Luis Enrique Pérez
El pasado martes 3 de septiembre finalizó el acuerdo de creación de la Comisión Internacional Contra la Impunidad en Guatemala. Ese acuerdo debía estar vigente durante dos años; pero fue prorrogado varias veces y estuvo vigente durante doce años. Varios grupos de ciudadanos festejaron el final del acuerdo. Había caído el maléfico reinado de la comisión.

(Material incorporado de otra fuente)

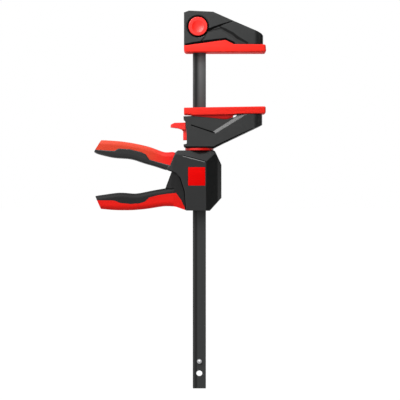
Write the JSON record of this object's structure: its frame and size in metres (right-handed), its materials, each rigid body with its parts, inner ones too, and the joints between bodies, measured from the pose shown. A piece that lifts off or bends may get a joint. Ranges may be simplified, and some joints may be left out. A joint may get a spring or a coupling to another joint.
{
  "type": "quick release bar clamp",
  "caption": "One-hand bar clamp: fixed jaw with push-button lock on a flat bar, sliding jaw with release lever, and a squeeze handle that swivels all round the bar.",
  "frame": {"origin": "centre of the hanging hole near the bar's lower end, midway through the bar's thickness", "axes": "+Z along the bar towards the fixed jaw, +X towards the throat where the work is clamped, -Y the front that carries the lock button and the name plate; the bar stands upright"},
  "size_m": [0.229, 0.0395, 0.503],
  "materials": {
    "bar_lacquer": "satin black lacquer on flat steel bar",
    "plain_steel": "plain turned or stamped steel",
    "spring_steel": "oiled spring wire",
    "jaw_plastic": "moulded glass-filled nylon, fine spark-eroded texture",
    "housing_plastic": "moulded glass-filled nylon, satin",
    "pad_elastomer": "moulded soft red elastomer, satin",
    "grip_elastomer": "over-moulded soft-touch elastomer, satin",
    "red_plastic": "moulded red nylon, satin",
    "badge_plastic": "plain red name plate, bare",
    "zinc_screw": "zinc-plated thread-forming screws",
    "carrier_zinc": "as-cast light alloy"
  },
  "bodies": {
    "bar": {"rail": "bar_lacquer", "stop_pin": "plain_steel", "fixed_jaw": "jaw_plastic", "fixed_jaw_pad": "pad_elastomer", "lock_cover": "jaw_plastic"},
    "lock": {"lock_button": "red_plastic", "lock_frame": "plain_steel", "lock_pin": "plain_steel", "lock_spring": "spring_steel"},
    "slider": {"slider_jaw": "jaw_plastic", "slider_jaw_pad": "pad_elastomer", "swivel_collar": "red_plastic", "collar_screws": "zinc_screw", "brake_spring": "spring_steel"},
    "brake": {"brake_plate": "plain_steel"},
    "release": {"release_lever": "red_plastic"},
    "handle": {"front_shell": "housing_plastic", "back_shell": "housing_plastic", "front_grip_cover": "grip_elastomer", "back_grip_cover": "grip_elastomer", "housing_screws": "zinc_screw", "badge_plate": "badge_plastic", "trigger_pin": "plain_steel", "spring_seat": "plain_steel"},
    "squeeze_lever": {"trigger": "housing_plastic", "trigger_grip": "grip_elastomer"},
    "drive": {"drive_carrier": "carrier_zinc", "thrust_ring": "plain_steel", "drive_plates": "plain_steel", "drive_spring": "spring_steel"}
  },
  "joints": [
    {"name": "jaw_slide", "type": "slide", "parent": "bar", "child": "slider", "axis": [0, 0, 1], "range_m": [-0.232, 0.0715]},
    {"name": "lock_press", "type": "slide", "parent": "bar", "child": "lock", "axis": [0, 1, 0], "range_m": [0, 0.0045], "stiffness_N_per_m": 900, "springref_m": -0.003, "deforming": ["lock_spring"]},
    {"name": "release_press", "type": "slide", "parent": "slider", "child": "release", "axis": [0, 0, -1], "range_m": [0, 0.0032], "stiffness_N_per_m": 900, "springref_m": -0.002},
    {"name": "brake_tilt", "type": "hinge", "parent": "slider", "child": "brake", "pos_m": [0.0155, 0, 0.3169], "axis": [0, -1, 0], "range_deg": [0, 6], "deforming": ["brake_spring"]},
    {"name": "handle_swivel", "type": "hinge", "parent": "slider", "child": "handle", "pos_m": [0, 0, 0.29], "axis": [0, 0, 1], "continuous": true},
    {"name": "trigger_squeeze", "type": "hinge", "parent": "handle", "child": "squeeze_lever", "pos_m": [-0.022, 0, 0.2742], "axis": [0, 1, 0], "range_deg": [0, 25], "stiffness_Nm_per_rad": 0.4, "springref_deg": -28.65},
    {"name": "drive_stroke", "type": "slide", "parent": "slider", "child": "drive", "axis": [0, 0, -1], "range_m": [0, 0.0073], "deforming": ["drive_spring"]}
  ],
  "couplings": [
    {"joint": "brake_tilt", "follows": "release_press", "rad_per_m": 32.7},
    {"joint": "drive_stroke", "follows": "trigger_squeeze", "m_per_rad": 0.01647}
  ]
}
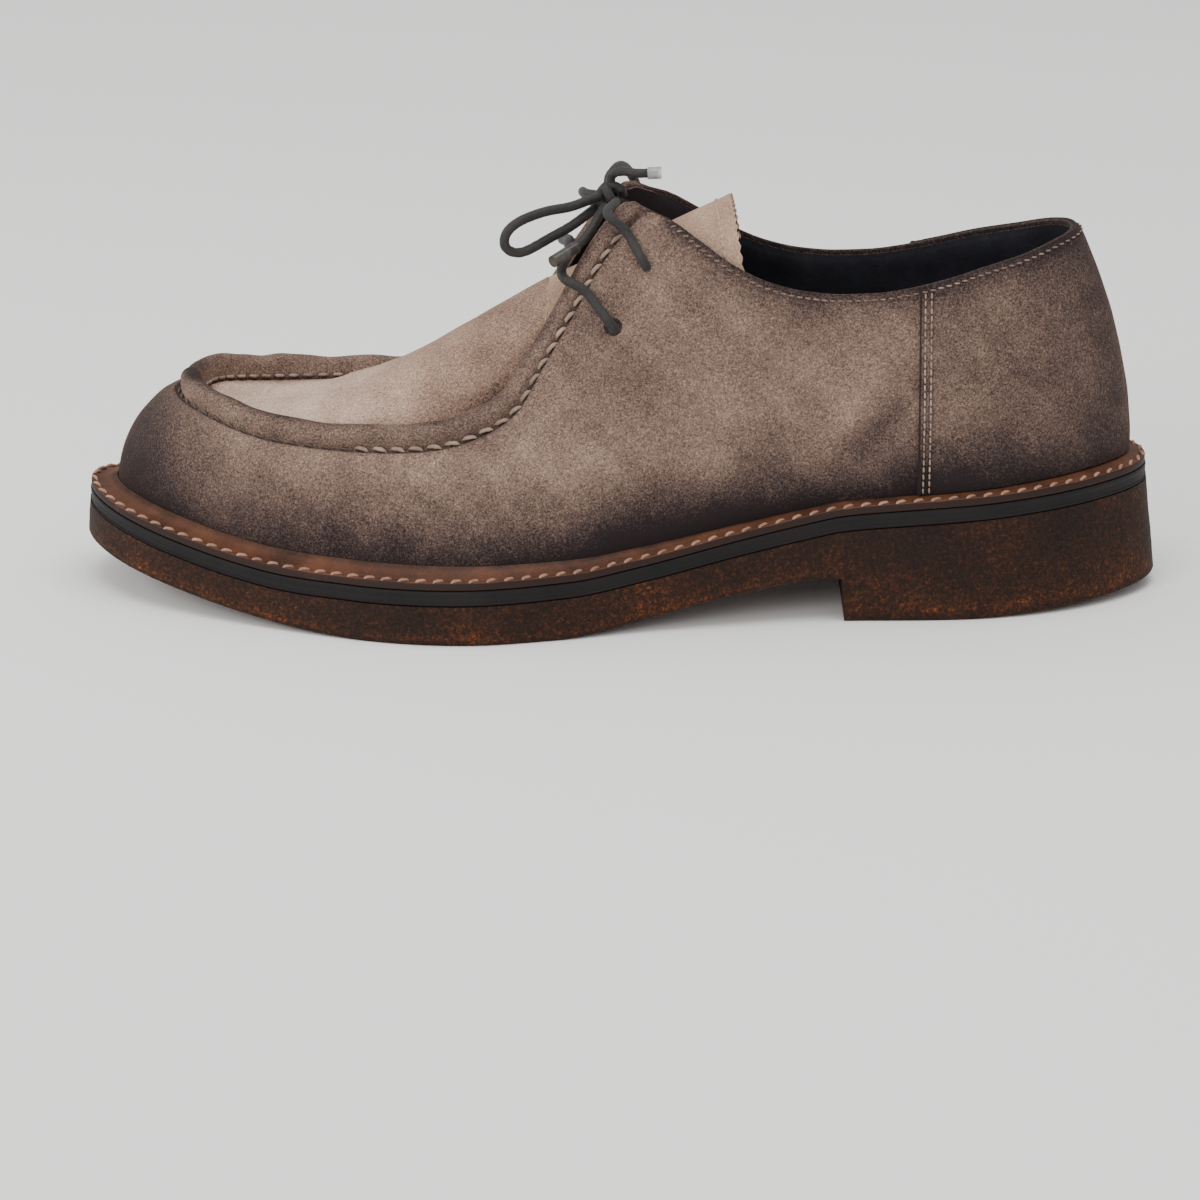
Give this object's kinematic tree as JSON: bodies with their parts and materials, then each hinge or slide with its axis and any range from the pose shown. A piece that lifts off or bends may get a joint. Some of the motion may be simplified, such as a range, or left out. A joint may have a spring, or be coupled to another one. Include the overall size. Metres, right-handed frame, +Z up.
{
  "type": "moccasin-toe derby shoe",
  "caption": "Low lace-up shoe for the left foot with a rolled seam round its toe panel, a hollow suede upper, a stitched welt and a thick sole with a low heel block.",
  "frame": {"origin": "on the floor under the middle of the shoe's box", "axes": "-X to the toe, +X to the heel, -Y to the outer side of the foot, +Z up"},
  "size_m": [0.305, 0.1094, 0.122],
  "materials": {
    "sole_rubber": "matt brown rubber with fine orange flecks",
    "sole_edge": "dark edge, slightly polished",
    "welt_leather": "tan leather strip, worn satin",
    "lining_leather": "smooth black leather with fine wrinkles",
    "suede": "taupe suede with a short nap, burnished dark at the edges",
    "suede_raw": "lighter suede with a pinked edge",
    "lace": "round woven waxed cord",
    "aglet_dark": "smoky clear plastic tip",
    "aglet_clear": "clear plastic tip"
  },
  "bodies": {
    "root": {"outsole": "sole_rubber", "midsole": "sole_edge", "welt": "welt_leather", "insole": "lining_leather", "upper": "suede", "counter": "suede", "tongue": "suede_raw", "lace_lower_bar": "lace", "lace_near_run": "lace", "lace_far_run": "lace", "lace_knot": "lace", "lace_near_loop": "lace", "lace_far_loop": "lace", "lace_near_end": "lace", "lace_far_end": "lace", "near_aglet": "aglet_dark", "far_aglet": "aglet_clear"}
  },
  "joints": []
}
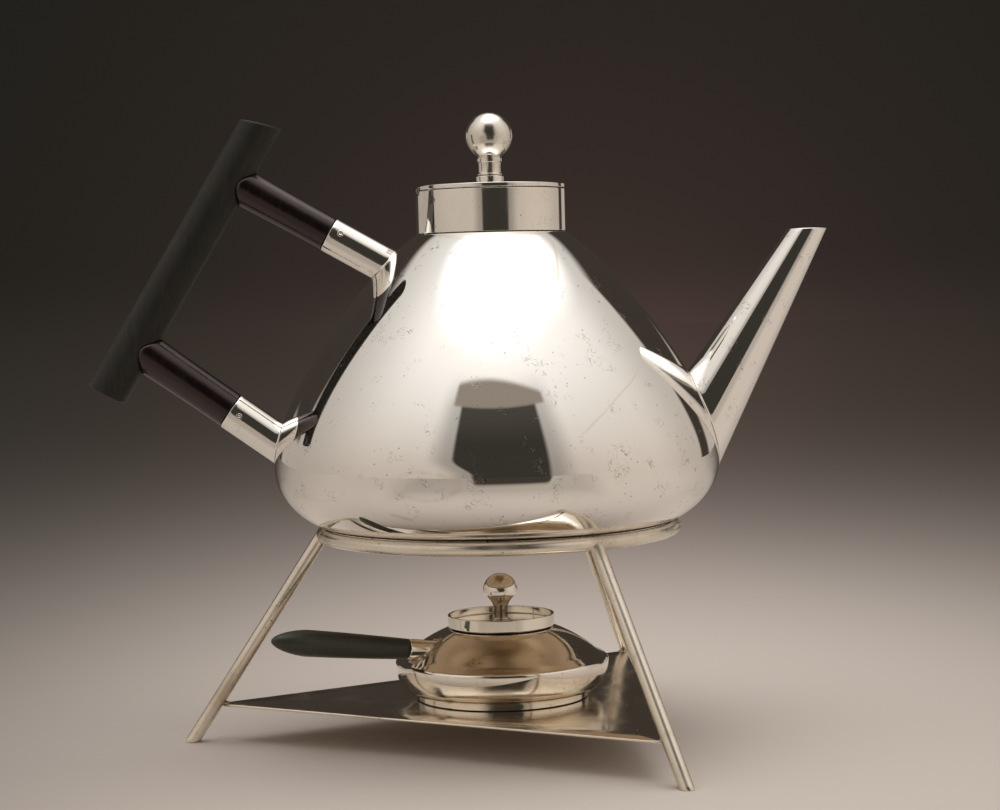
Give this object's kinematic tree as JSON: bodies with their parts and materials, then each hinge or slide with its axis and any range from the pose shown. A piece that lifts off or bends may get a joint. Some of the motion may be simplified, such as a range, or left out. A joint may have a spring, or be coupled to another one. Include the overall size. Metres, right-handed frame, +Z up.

Algunos ciudadanos que defendieron a la comisión quizá habían cometido delitos que no habían sido objeto de acción penal pública; y defenderla era precisamente un simulacro que pretendía evitar esa acción. Y algunos ciudadanos que se oponían a esa comisión, pero que en ningún sentido eran defensores del saqueo del tesoro público, o de la impunidad, o de la ilegalidad o de la transgresión del derecho, fueron acusados precisamente de tal defensa. Era un estúpido error lógico; pues oponerse a la comisión no necesariamente era defender tal saqueo, o tal impunidad, o tal ilegalidad, o tal transgresión.
Fui uno de los opositores. El principal motivo de mi oposición fue que la comisión era incompatible con la Constitución Política, la cual crea tres organismos del Estado; pero la comisión era un cuarto organismo, poseedor de un poder superior: tenía una independencia absoluta, que no tienen los mismos organismos del Estado. Y la Constitución declara que el jefe del Ministerio Público es el Fiscal General de la República, a quien compete el ejercicio de la acción penal pública; pero el jefe de la comisión era el ultrajefe de ese ministerio y el ultrafiscal general.
La comisión tuvo éxito en algunos casos; pero tal éxito, aunque le confirió utilidad, no le otorgó legalidad. Esta distinción entre utilidad y legalidad es importante porque, por ejemplo, asesinar a quien ha cometido los peores delitos puede ser útil para la sociedad; pero no por ser útil es legal. ¿O, por utilidad social, habría que asesinar a los reos más peligrosos?
La comisión provocó un perjuicioso relajamiento de las instituciones del Estado a las cuales compete la seguridad pública, la investigación criminal y la persecución penal pública. Fue un relajamiento reforzado por la infundada esperanza de que una institución internacional con ilimitado poder podía, aunque fuera ilegal, combatir la criminalidad, reducir la impunidad y mejorar la administración oficial de justicia. El mismo Álvaro Colom, cuando fue Presidente de la República, declaró que, gracias a la comisión, podía “dormir tranquilo”. Es decir, aquel a quien competía “cumplir y hacer cumplir las leyes”, y procurar la seguridad al Estado, y ejercer el mando “de toda la fuerza pública”, podía dormir deliciosamente arrullado por la comisión.
La comisión abolió el principio de presunción de inocencia. Inventó testigos y logró que fuera brindada privilegiada protección a quienes suministraran un falso pero propicio testimonio. Y convirtió la denominada “prisión preventiva” en una eterna prisión apta para provocar la muerte del prisionero. Y amparada en una permitida y hasta autorizada ilegalidad, exigió a los jueces emitir veredictos que la complacieran; y si no la complacían, podían ser acusados de ser cómplices de los agentes criminales. Los magistrados y los jueces tenían que ser servidores de la comisión.
La comisión persiguió a militares que habían derrotado a la guerrilla, y a algunos empresarios; pero nunca persiguió a algún exguerrillero autor de espantoso terrorismo, o ávido destructor de bienes públicos y privados, o asesino, extorsionista y secuestrador. Era explicable: la comisión se convirtió en un agente criminal cuyo íntimo propósito era político o ideológico.
Post scriptum. Una comisión nacional que sustituya a la sepultada Comisión Internacional Contra la Impunidad en Guatemala podría ser incompatible con la Constitución Política, que le adjudica al Ministerio Público “el ejercicio de la acción penal pública”.